This past week, the Chief Rabbinate decided to cut off diplomatic relations with the Vatican over the recent decision of Pope Benedict XVI to welcome back to the Church the long discredited Bishop Richard Williamson of Britain, and three other breakaway bishops who were excommunicated by John Paul II in 1988. The bishops had been ordained without Vatican permission by the renegade French archbishop Marcel Lefebvre, who rejected the reforms of the Second Vatican Council.
The Vatican decree referred to the need to overcome the “scandal of divisiveness” and seek reconciliation and “full communion” with Lefebvre’s order, the ultra-conservative Society or Fraternity of St Pius X.
Bishop Williamson, who has said that the Vatican is controlled by Satan and that the Jews are bent on world domination, reiterated in a broadcast last week on Swedish television that the historical evidence was “hugely against six million having been deliberately gassed in gas chambers as a deliberate policy of Adolf Hitler. I believe there were no gas chambers.”
Jewish leaders in Italy like Renzo Gattegna, the head of the Union of Jewish Communities in Italy, said the rehabilitation of Bishop Williamson was “terrible not only for Jewish people but for the whole of humanity”. He said that Italian Jews would refuse to take part in joint prayers with Christians on Tuesday marking Holocaust Day, known in Italy as “The Day of Memory.”
Bishop Williamson is well known for denying that millions of Jews died in Nazi gas chambers; in addition, he has also endorsed the Protocols of the Elders of Zion, a notorious anti-Semitic forgery used since the late 19th century to fuel anti-Jewish violence—a perennial best-seller in the Arab world.
This is all the more amazing especially when considering how incidents of anti-Semitic violence in Europe reached post-Holocaust record highs over the past month. Jewish children have been violently attacked in France, barred from schools in Denmark, and harassed in England, Sweden, Switzerland, Holland and Germany just for being Jews.
As one of the most important moral leaders of our age, the Pope’s decision to welcome such a dubious figure is sad as it is perplexing. While I do not think the Pope purposely intended to discard over sixty years of positive Catholic and Jewish interfaith relations, the Pope’s decision unfortunately apparently relied upon researchers within the Vatican that should have known better. Let us see how the events unfold.

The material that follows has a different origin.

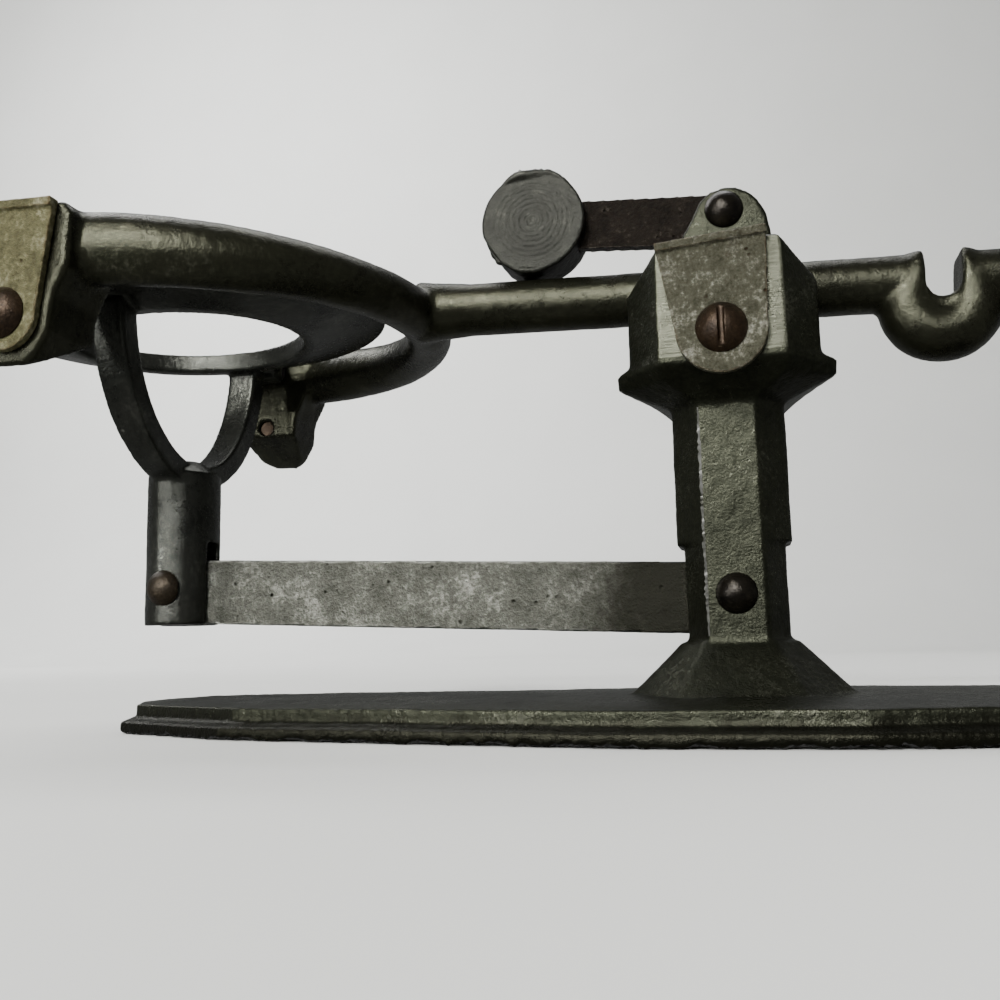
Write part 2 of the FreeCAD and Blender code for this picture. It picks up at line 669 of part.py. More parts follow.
SCREW_GRIP = "(screw_len - 0.6 - plate_thick)"
for word, side in SIDES:
    plate = cover_plate("head_plate_%s_own" % word, side, "plate_up", "plate_top_half",
                        "plate_round")
    face = "%d * head_half" % side
    plate_turn = "%d * plate_turn" % side
    node(plate, "head_plate_%s" % word, "0", face, FULCRUM_Z + " - screw_drop", plate_turn)
    screw = round_screw("head_screw_%s_own" % word, side, "(screw_len - 1 + plate_thick)")
    face = "%d * (head_half + plate_thick)" % side
    node(screw, "head_screw_%s" % word, "0", face, FULCRUM_Z + " - screw_drop")
    plate = cover_plate("yoke_plate_%s_own" % word, side, "(yoke_screw_drop + lug_top - 0.2)",
                        "yoke_plate_top_half", "yoke_plate_round")
    drop_x = (YOKE_X + " - yoke_screw_drop * sin(rest_tilt)"
              " - yoke_screw_shift * cos(rest_tilt)")
    drop_z = (YOKE_Z + " - yoke_screw_drop * cos(rest_tilt)"
              " + yoke_screw_shift * sin(rest_tilt)")
    face = "%d * (lug_inner + lug_thick)" % side
    node(plate, "yoke_plate_%s" % word, drop_x, face, drop_z, "rest_tilt")
    screw = round_screw("yoke_screw_%s_own" % word, side, "(lug_thick + plate_thick - 0.8)")
    face = "%d * (lug_inner + lug_thick + plate_thick)" % side
    node(screw, "yoke_screw_%s" % word, drop_x, face, drop_z, "rest_tilt")

# ---------------------------------------------------------------- egg holder
# One casting: oval dished ring, fork and slotted post.  Own frame: knife line is local Y.
HOLE = ("hole_len_half", "hole_wid_half")
LAND = ("hole_len_half + land", "hole_wid_half + land")
RIM = ("rim_len_half", "rim_wid_half")
ring_under = oval_tower("ring_under", LAND, "-(ring_under)", RIM, "ring_top - rim_thick")
ring_rim = oval_tower("ring_rim", RIM, "ring_top - rim_thick", RIM, "ring_top")
ring_cuts = [
    oval_tower("ring_hole", HOLE, "-(ring_under) - 1", HOLE, "ring_top + 1"),
    oval_tower("ring_dish", ("hole_len_half + 0.8", "hole_wid_half + 0.8"),
               "ring_top - dish_deep", ("rim_len_half - 2", "rim_wid_half - 2"),
               "ring_top + 0.1"),
]
ring = cut("ring", fuse("ring_solid", [ring_under, ring_rim]), ring_cuts)


def fork_plate(name, half, drop):
    """Half oval slab in the YZ plane, hanging from the ring."""
    obj = doc.addObject("Part::Ellipse", name + "_edge")
    obj.Placement.Rotation = FreeCAD.Rotation(FreeCAD.Vector(0, 1, 0), 90)
    bind(obj, "MajorRadius", drop)
    bind(obj, "MinorRadius", half)
    bind(obj, "Placement.Base.x", "-(fork_wide / 2)")
    slab = doc.addObject("Part::Extrusion", name)
    slab.Base = obj
    slab.DirMode = "Custom"
    slab.Dir = FreeCAD.Vector(1, 0, 0)
    slab.Solid = True
    bind(slab, "LengthFwd", "fork_wide")
    return slab


fork_outer = fork_plate("fork_outer", "fork_out_half", "fork_out_drop")
fork_inner = fork_plate("fork_inner", "fork_in_half", "fork_in_drop")
fork_top = box("fork_top", "-10", "10", "-60", "60", "0.6 - ring_under", "60")
fork = cut("fork", fork_outer, [fork_inner, fork_top])
post = rod("post", "z", "post_dia / 2", "0", "0", "-" + POST_BOTTOM,
           POST_BOTTOM + " - post_top - 1")
post_cap = doc.addObject("Part::Cone", "post_cap")
bind(post_cap, "Radius1", "post_dia / 2")
bind(post_cap, "Radius2", "fork_wide / 2")
bind(post_cap, "Height", "2.4")
bind(post_cap, "Placement.Base.z", "-(post_top + 1)")
bosses = []
for word, side in SIDES:
    low, high = y_span(side, "rim_wid_half - 2.9", "rim_wid_half + 1.4")
    bosses.append(box("boss_%s" % word, "-(boss_half)", "boss_half", low, high,
                      "-2.2", "knife_tall + 0.9"))
holder_cuts = [
    box("post_slot", "-(post_dia)", "post_dia", "-(link_thick / 2 + slot_gap)",
        "link_thick / 2 + slot_gap", "-%s - 1" % POST_BOTTOM,
        "post_slot_above - pivot_rise"),
    rod("post_rivet_hole", "y", "rivet_dia / 2", "0", "-(post_dia)", "-(pivot_rise)",
        "2 * post_dia"),
]
KNIFE_IN = "(rim_wid_half + 1.4 - knife_bite)"
KNIFE_OUT = "(lug_inner + lug_thick - 0.35)"
for word, side in SIDES:
    low, high = y_span(side, KNIFE_IN, KNIFE_OUT)
    holder_cuts.append(prism("holder_knife_hole_%s" % word, "xz", knife_section("0", "0"),
                             low, KNIFE_OUT + " - " + KNIFE_IN))
holder_solid = fuse("holder_solid", [ring, fork, post, post_cap] + bosses)
node(cut("holder_cut", holder_solid, holder_cuts), "egg_holder", YOKE_X, "0", YOKE_Z)
for word, side in SIDES:
    low, high = y_span(side, KNIFE_IN, KNIFE_OUT)
    knife = prism("holder_knife_%s" % word, "xz", knife_section("0", "0"), low,
                  KNIFE_OUT + " - " + KNIFE_IN)
    node(knife, "holder_knife_edge_%s" % word, YOKE_X, "0", YOKE_Z)

# ---------------------------------------------------------------- check link
# Flat cast bar.  Own frame: pillar rivet axis is local Y.
link_bar = box("link_bar", "-(link_pitch + link_over)", "link_over", "-(link_thick / 2)",
               "link_thick / 2", "-(link_tall / 2) - link_drop",
               "link_tall / 2 - link_drop")
link_cuts = []
for word, where in (("pillar", "0"), ("post", "-(link_pitch)")):
    link_cuts.append(rod("link_hole_%s" % word, "y", "rivet_dia / 2 + rivet_fit", where,
                         "-(link_thick)", "0", "2 * link_thick"))
node(cut("link_cut", link_bar, link_cuts), "check_link", "0", "0", "link_pivot_z", "rest_tilt")


# ---------------------------------------------------------------- rivets
# Domed both ends.  Own frame: axis is local Y, middle at the origin.
def rivet(name, grip):
    shank = rod(name + "_shank", "y", "rivet_dia / 2", "0", "-(%s) / 2 - 0.3" % grip, "0",
                "%s + 0.6" % grip)
    reach = "((rivet_head_dia ^ 2 / 4 + rivet_head_tall ^ 2) / (2 * rivet_head_tall))"
    caps = []
    for word, side in SIDES:
        ball = doc.addObject("Part::Sphere", "%s_ball_%s" % (name, word))
        ball.Placement.Rotation = TURNS["y"]
        bind(ball, "Radius", reach)
        bind(ball, "Placement.Base.y",
             "%d * (%s / 2 + rivet_head_tall - %s)" % (side, grip, reach))
        low, high = y_span(side, "%s / 2" % grip, "%s / 2 + rivet_head_tall" % grip)
        keep = rod("%s_keep_%s" % (name, word), "y", "rivet_head_dia", "0", low, "0",
                   "rivet_head_tall")
        caps.append(common("%s_cap_%s" % (name, word), [ball, keep]))
    return fuse(name, [shank] + caps)


node(rivet("rivet_pillar", "(2 * pillar_half)"), "pillar_rivet", "0", "0", "link_pivot_z")
node(rivet("rivet_post", "(post_dia)"), "post_rivet", YOKE_X, "0", YOKE_Z + " - pivot_rise")
node(rivet("rivet_flip", "(%s + 2 * ear_thick)" % EAR_GAP), "flip_rivet", "flip_x", "0", FLIP_Z)

# ---------------------------------------------------------------- flip weight
# Flat steel arm with the weight cast on its end.  Own frame: rivet axis is local Y.
# At rest the weight stands just clear of the beam's upper side.
flip_bar = box("flip_bar", "disc_bite - disc_dia / 2 - flip_reach + 3.2 - disc_bite", "0",
               "-(flip_thick / 2)", "flip_thick / 2", "-(flip_tall / 2)", "flip_tall / 2")
flip_end = rod("flip_end", "y", "flip_tall / 2", "0", "-(flip_thick / 2)", "0", "flip_thick")
flip_hole = rod("flip_hole", "y", "rivet_dia / 2 + rivet_fit", "0", "-5", "0", "10")
flip_arm = cut("flip_arm_cut", fuse("flip_arm_solid", [flip_bar, flip_end]), [flip_hole])
BEAM_TOP = ("(beam_offset + beam_dia / 2 / cos(rest_tilt)"
            " + (flip_reach - flip_x) * tan(rest_tilt))")
DISC_RISE = "(%s + disc_dia / 2 + disc_clear - head_top_rise - ear_rise)" % BEAM_TOP
FLIP_LIFT = "asin(%s / flip_reach)" % DISC_RISE
node(flip_arm, "flip_arm", "flip_x", "0", FLIP_Z, FLIP_LIFT)
disc_body = rod("disc_body", "y", "disc_dia / 2", "-(flip_reach)", "-(disc_thick / 2)", "0",
                "disc_thick")
disc_pocket = box("disc_pocket", "3.2 - disc_dia / 2 - flip_reach", "0",
                  "-(flip_thick / 2)", "flip_thick / 2", "-(flip_tall / 2)", "flip_tall / 2")
node(cut("disc_cut", disc_body, [disc_pocket]), "flip_weight", "flip_x", "0", FLIP_Z,
     FLIP_LIFT)

# ---------------------------------------------------------------- check and export
sheet.clear("D1")
doc.recompute()
bad = []
for obj in doc.Objects:
    if "Invalid" in obj.State or "Error" in obj.State:
        bad.append(obj.Name)
for obj in NODES:
    shape = obj.Shape
    if shape.isNull() or not shape.isValid() or not shape.Solids:
        bad.append(obj.Label)
if bad:
    raise RuntimeError("objects that did not build: " + ", ".join(bad))
for obj in NODES:
    obj.Shape.exportStep("parts/%s.step" % obj.Label)
    bounds = obj.Shape.BoundBox
    print("%-26s solids %d volume %9.1f  x %.1f %.1f  y %.1f %.1f  z %.1f %.1f" % (
        obj.Label, len(obj.Shape.Solids), obj.Shape.Volume, bounds.XMin, bounds.XMax,
        bounds.YMin, bounds.YMax, bounds.ZMin, bounds.ZMax))
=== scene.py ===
import math
import random

import bmesh
import bpy
from mathutils import Matrix, Vector


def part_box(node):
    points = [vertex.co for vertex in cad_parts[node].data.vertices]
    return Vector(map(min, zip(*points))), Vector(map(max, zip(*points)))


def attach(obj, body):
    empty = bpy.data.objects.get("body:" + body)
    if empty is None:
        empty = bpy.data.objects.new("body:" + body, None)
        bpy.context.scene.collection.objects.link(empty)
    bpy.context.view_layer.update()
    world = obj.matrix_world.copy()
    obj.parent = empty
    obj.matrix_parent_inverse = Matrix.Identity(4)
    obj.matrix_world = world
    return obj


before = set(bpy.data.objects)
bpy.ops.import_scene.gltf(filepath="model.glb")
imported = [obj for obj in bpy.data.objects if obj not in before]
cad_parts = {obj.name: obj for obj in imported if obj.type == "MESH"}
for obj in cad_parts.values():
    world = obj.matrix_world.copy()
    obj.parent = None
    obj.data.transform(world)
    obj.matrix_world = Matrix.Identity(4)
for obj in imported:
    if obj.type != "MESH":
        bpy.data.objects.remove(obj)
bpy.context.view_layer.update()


# ---------------------------------------------------------------- stand
# One heavy casting in dark zinc alloy: stepped base plate, flared foot, eight sided pillar,
# head with a lip under it, and two ears on top.  Poured in sand, then left rough except for
# the filed faces of the head.

def link_in(tree, source, target):
    """Join two sockets, each given as (node, name or number)."""
    tree.links.new(source[0].outputs[source[1]], target[0].inputs[target[1]])


def add_node(tree, kind, **values):
    """New shader node; values set its own properties, and inputs by their socket name."""
    made = tree.nodes.new(kind)
    for name, value in values.items():
        if hasattr(made, name):
            setattr(made, name, value)
        else:
            made.inputs[name.replace("_", " ")].default_value = value
    return made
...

Postscript: February 11, 2009
All is well that ends well. Pope Benedict XVI, met with Jewish leaders in an effort to mend fences after lifting the excommunication of a schismatic bishop who has publicly denied the scale of the Holocaust, said Thursday that the Roman Catholic Church was “profoundly and irrevocably committed to rejecting anti-Semitism.” He also condemned Holocaust denial as “intolerable and altogether unacceptable,” and said it should “be clear to everyone,” especially to clergy members, that the Holocaust was “a crime against God and humanity.”
This is a very important statement that reflects the greatness of the Vatican; lesser men would not have gone the extra distance to make shalom. Let us pray that Pope Benedict XVI has a safe and successful trip to the Holy Land in May.